**Requirement**
The exercise asks for every line of the data to be reproduced exactly.

**Dataset excerpts**

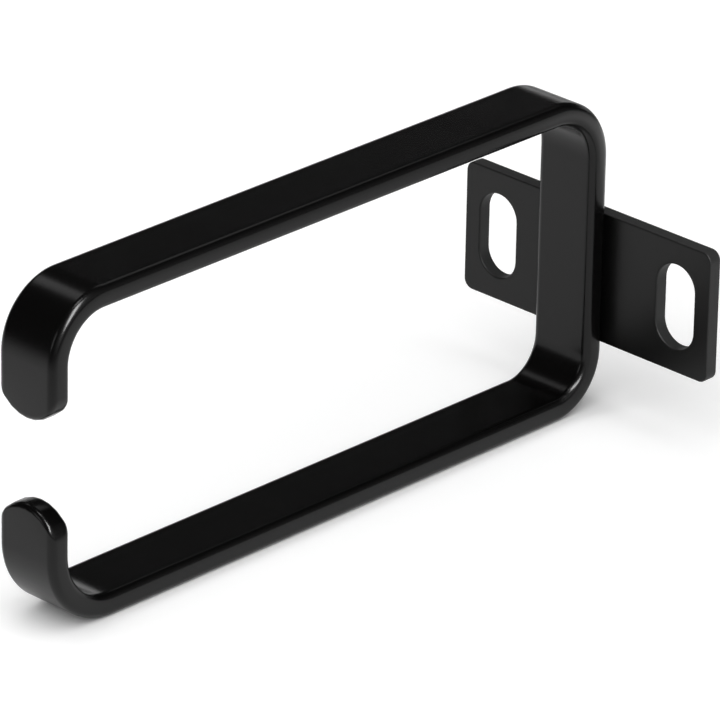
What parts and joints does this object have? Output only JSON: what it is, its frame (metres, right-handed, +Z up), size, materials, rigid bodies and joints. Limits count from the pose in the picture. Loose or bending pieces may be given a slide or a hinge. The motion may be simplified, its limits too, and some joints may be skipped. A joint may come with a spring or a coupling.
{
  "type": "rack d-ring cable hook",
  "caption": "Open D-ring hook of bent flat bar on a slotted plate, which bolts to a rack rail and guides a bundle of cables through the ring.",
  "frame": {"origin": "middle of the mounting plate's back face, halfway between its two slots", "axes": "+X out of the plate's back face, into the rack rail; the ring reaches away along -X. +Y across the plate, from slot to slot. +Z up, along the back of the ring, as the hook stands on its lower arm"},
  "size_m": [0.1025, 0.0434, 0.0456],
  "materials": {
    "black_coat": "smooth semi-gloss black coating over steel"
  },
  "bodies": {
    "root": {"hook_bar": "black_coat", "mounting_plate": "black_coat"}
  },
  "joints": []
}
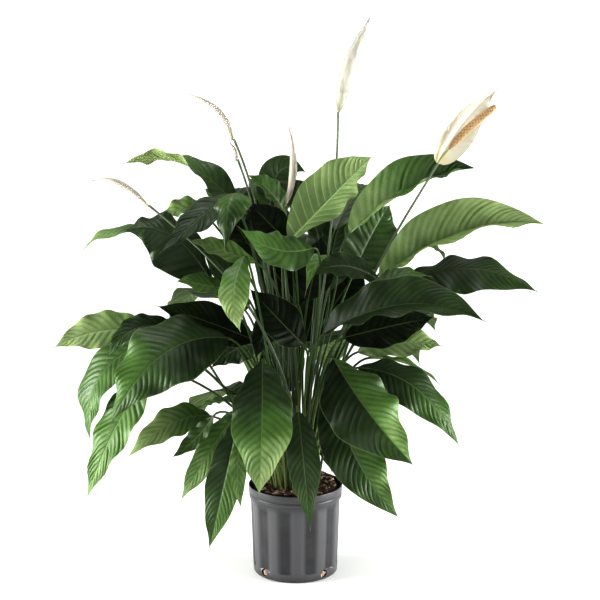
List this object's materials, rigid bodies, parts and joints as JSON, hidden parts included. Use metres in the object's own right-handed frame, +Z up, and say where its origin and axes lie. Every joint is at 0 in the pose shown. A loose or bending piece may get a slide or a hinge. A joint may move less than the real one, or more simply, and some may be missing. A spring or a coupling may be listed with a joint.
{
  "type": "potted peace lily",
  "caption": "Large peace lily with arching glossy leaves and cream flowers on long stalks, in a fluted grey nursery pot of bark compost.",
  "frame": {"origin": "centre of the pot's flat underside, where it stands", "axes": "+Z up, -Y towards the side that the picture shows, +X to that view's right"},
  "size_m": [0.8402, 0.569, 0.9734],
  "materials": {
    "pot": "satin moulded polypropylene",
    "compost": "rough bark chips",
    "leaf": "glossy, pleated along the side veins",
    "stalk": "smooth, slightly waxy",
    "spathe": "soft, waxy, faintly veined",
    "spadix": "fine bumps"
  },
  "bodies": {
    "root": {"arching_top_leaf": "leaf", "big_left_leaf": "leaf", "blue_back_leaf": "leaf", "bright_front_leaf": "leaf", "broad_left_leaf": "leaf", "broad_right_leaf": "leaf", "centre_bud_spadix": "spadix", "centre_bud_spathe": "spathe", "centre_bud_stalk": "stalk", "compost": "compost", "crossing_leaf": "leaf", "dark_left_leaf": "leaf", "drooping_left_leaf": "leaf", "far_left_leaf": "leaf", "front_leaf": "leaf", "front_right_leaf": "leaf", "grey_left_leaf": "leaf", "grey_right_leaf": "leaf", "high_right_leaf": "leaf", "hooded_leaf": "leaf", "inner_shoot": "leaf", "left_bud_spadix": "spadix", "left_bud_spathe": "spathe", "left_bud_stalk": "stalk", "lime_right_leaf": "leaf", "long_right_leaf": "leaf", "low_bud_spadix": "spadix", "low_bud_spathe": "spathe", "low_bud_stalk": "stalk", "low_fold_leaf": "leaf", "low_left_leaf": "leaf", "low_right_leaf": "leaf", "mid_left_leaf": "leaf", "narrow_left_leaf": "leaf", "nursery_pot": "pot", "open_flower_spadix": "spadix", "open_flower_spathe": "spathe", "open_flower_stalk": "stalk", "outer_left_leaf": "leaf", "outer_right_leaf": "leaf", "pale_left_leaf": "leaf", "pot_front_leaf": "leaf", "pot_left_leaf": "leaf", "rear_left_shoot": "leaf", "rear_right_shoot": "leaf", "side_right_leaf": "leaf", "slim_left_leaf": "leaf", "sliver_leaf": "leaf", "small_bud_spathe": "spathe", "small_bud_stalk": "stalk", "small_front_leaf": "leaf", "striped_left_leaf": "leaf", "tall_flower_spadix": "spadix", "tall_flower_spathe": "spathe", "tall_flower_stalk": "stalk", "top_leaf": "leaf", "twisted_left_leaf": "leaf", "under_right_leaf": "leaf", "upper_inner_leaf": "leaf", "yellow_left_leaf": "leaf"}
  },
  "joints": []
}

**Complete answer**
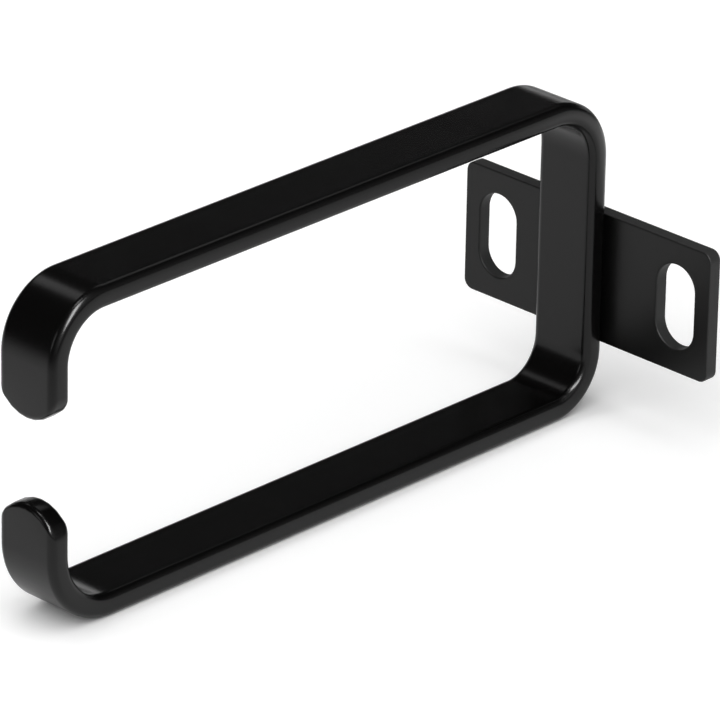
What parts and joints does this object have? Output only JSON: what it is, its frame (metres, right-handed, +Z up), size, materials, rigid bodies and joints. Limits count from the pose in the picture. Loose or bending pieces may be given a slide or a hinge. The motion may be simplified, its limits too, and some joints may be skipped. A joint may come with a spring or a coupling.
{
  "type": "rack d-ring cable hook",
  "caption": "Open D-ring hook of bent flat bar on a slotted plate, which bolts to a rack rail and guides a bundle of cables through the ring.",
  "frame": {"origin": "middle of the mounting plate's back face, halfway between its two slots", "axes": "+X out of the plate's back face, into the rack rail; the ring reaches away along -X. +Y across the plate, from slot to slot. +Z up, along the back of the ring, as the hook stands on its lower arm"},
  "size_m": [0.1025, 0.0434, 0.0456],
  "materials": {
    "black_coat": "smooth semi-gloss black coating over steel"
  },
  "bodies": {
    "root": {"hook_bar": "black_coat", "mounting_plate": "black_coat"}
  },
  "joints": []
}
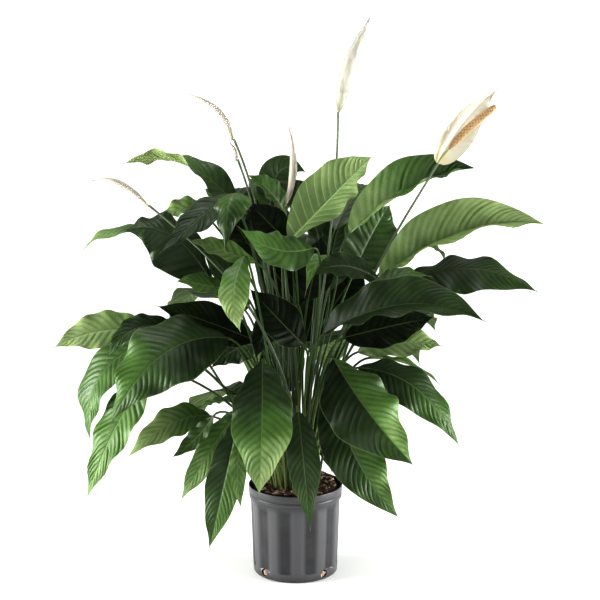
List this object's materials, rigid bodies, parts and joints as JSON, hidden parts included. Use metres in the object's own right-handed frame, +Z up, and say where its origin and axes lie. Every joint is at 0 in the pose shown. A loose or bending piece may get a slide or a hinge. A joint may move less than the real one, or more simply, and some may be missing. A spring or a coupling may be listed with a joint.
{
  "type": "potted peace lily",
  "caption": "Large peace lily with arching glossy leaves and cream flowers on long stalks, in a fluted grey nursery pot of bark compost.",
  "frame": {"origin": "centre of the pot's flat underside, where it stands", "axes": "+Z up, -Y towards the side that the picture shows, +X to that view's right"},
  "size_m": [0.8402, 0.569, 0.9734],
  "materials": {
    "pot": "satin moulded polypropylene",
    "compost": "rough bark chips",
    "leaf": "glossy, pleated along the side veins",
    "stalk": "smooth, slightly waxy",
    "spathe": "soft, waxy, faintly veined",
    "spadix": "fine bumps"
  },
  "bodies": {
    "root": {"arching_top_leaf": "leaf", "big_left_leaf": "leaf", "blue_back_leaf": "leaf", "bright_front_leaf": "leaf", "broad_left_leaf": "leaf", "broad_right_leaf": "leaf", "centre_bud_spadix": "spadix", "centre_bud_spathe": "spathe", "centre_bud_stalk": "stalk", "compost": "compost", "crossing_leaf": "leaf", "dark_left_leaf": "leaf", "drooping_left_leaf": "leaf", "far_left_leaf": "leaf", "front_leaf": "leaf", "front_right_leaf": "leaf", "grey_left_leaf": "leaf", "grey_right_leaf": "leaf", "high_right_leaf": "leaf", "hooded_leaf": "leaf", "inner_shoot": "leaf", "left_bud_spadix": "spadix", "left_bud_spathe": "spathe", "left_bud_stalk": "stalk", "lime_right_leaf": "leaf", "long_right_leaf": "leaf", "low_bud_spadix": "spadix", "low_bud_spathe": "spathe", "low_bud_stalk": "stalk", "low_fold_leaf": "leaf", "low_left_leaf": "leaf", "low_right_leaf": "leaf", "mid_left_leaf": "leaf", "narrow_left_leaf": "leaf", "nursery_pot": "pot", "open_flower_spadix": "spadix", "open_flower_spathe": "spathe", "open_flower_stalk": "stalk", "outer_left_leaf": "leaf", "outer_right_leaf": "leaf", "pale_left_leaf": "leaf", "pot_front_leaf": "leaf", "pot_left_leaf": "leaf", "rear_left_shoot": "leaf", "rear_right_shoot": "leaf", "side_right_leaf": "leaf", "slim_left_leaf": "leaf", "sliver_leaf": "leaf", "small_bud_spathe": "spathe", "small_bud_stalk": "stalk", "small_front_leaf": "leaf", "striped_left_leaf": "leaf", "tall_flower_spadix": "spadix", "tall_flower_spathe": "spathe", "tall_flower_stalk": "stalk", "top_leaf": "leaf", "twisted_left_leaf": "leaf", "under_right_leaf": "leaf", "upper_inner_leaf": "leaf", "yellow_left_leaf": "leaf"}
  },
  "joints": []
}